Speaking in the 193-member Assembly on the annual report of the International Atomic Energy Agency, the Vienna-based UN agency, he said Pakistan is party to several leading international instruments related to nuclear safety and security, with a rigorously enforced framework that complies with the highest global standards.

Earlier, IAEA Director General Rafael Mariano Grossi presented his report on its work, including in Ukraine, Iran and North Korea, as well as an overview of the development and transfer of nuclear technologies for peaceful applications, the enhancement of nuclear safety and security, and the strengthening of nuclear verification and non-proliferation efforts on a global scale.

In his remarks, the Pakistani envoy highlighted Pakistan’s extensive experience in operating a secure and fully safeguarded nuclear power programme, pointing to six nuclear power plants with a combined capacity of 3,530 megawatts, as well as the country’s construction of another nuclear power plant, Chashma unit 5, with a capacity of 1200 megawatts.

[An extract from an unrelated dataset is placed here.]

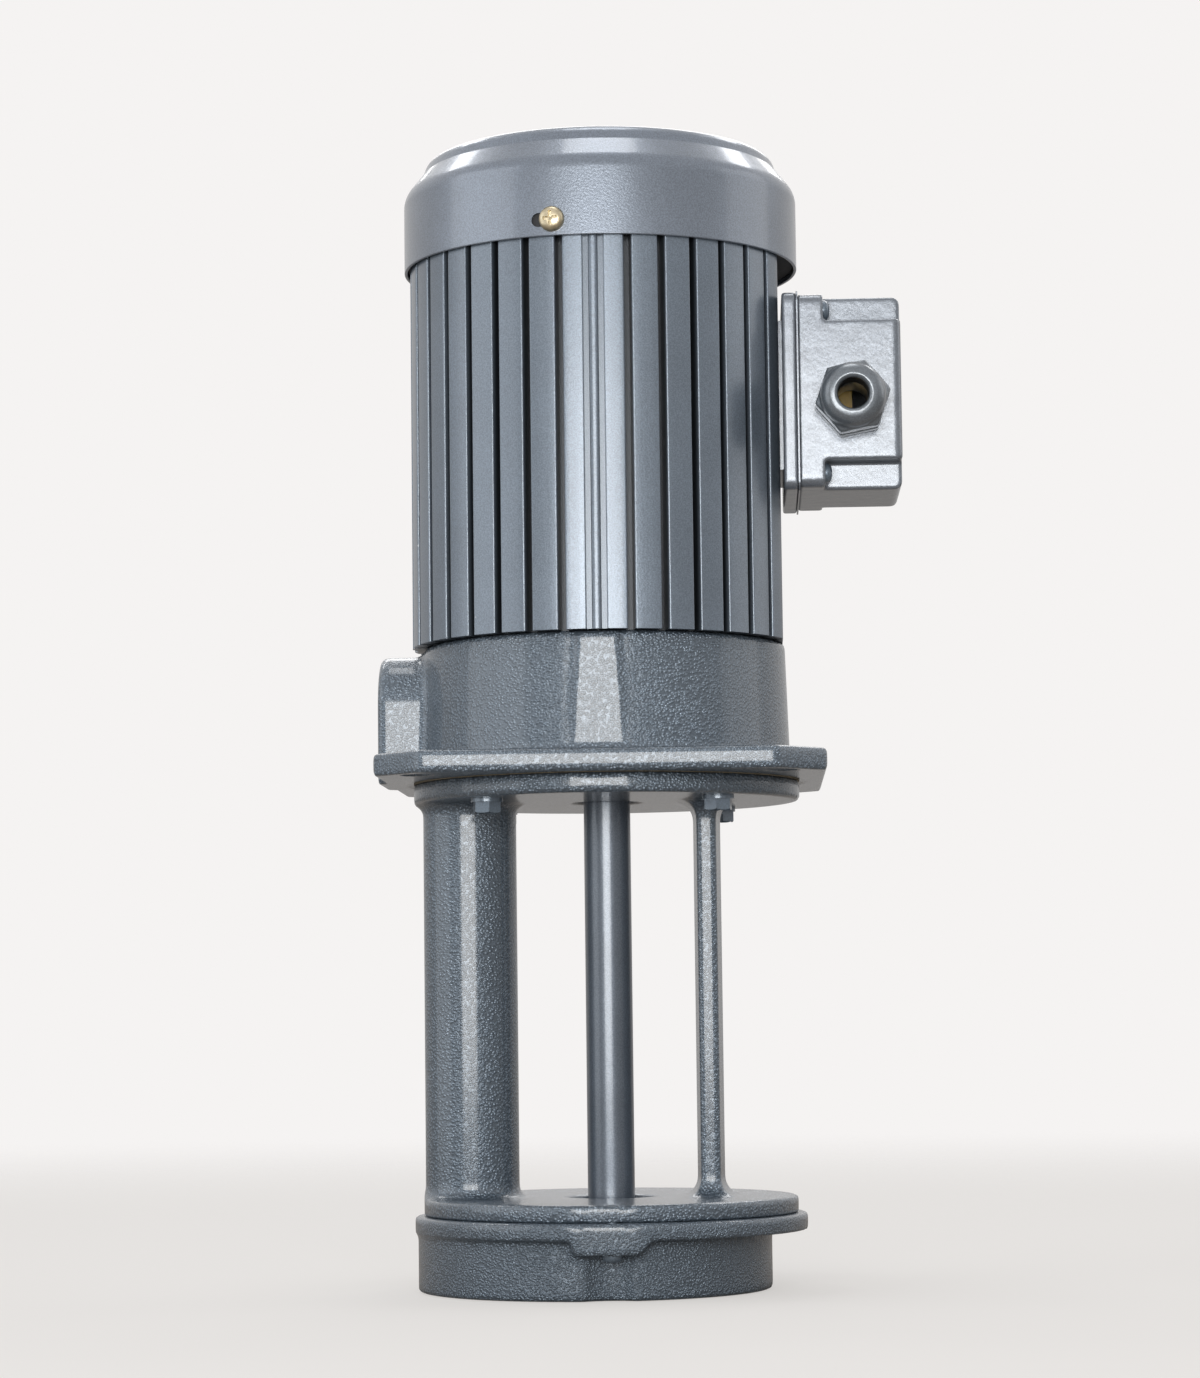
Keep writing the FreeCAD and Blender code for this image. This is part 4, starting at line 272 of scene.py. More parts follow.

Underscoring the fundamental importance of removing barriers for gaining equitable and non-discriminatory access to civil nuclear cooperation, Ambassador Akram affirmed that all States should fully comply with their safeguards obligations.

However, he said, “the Agency’s safeguards should not be used to serve partisan political objectives”. Its verification regime will remain credible only if it is applied on a non-discriminatory basis as stipulated in the Statute of the International Atomic Energy Agency.

“Pakistan places the highest priority on nuclear safety and security as a national responsibility,” Ambassador Akram added. In light of recent developments, he proposed convening a special session of the General Assembly to establish a new consensus on disarmament and non-proliferation that better addresses the current and emerging realities and offers equal security to all States, large and small.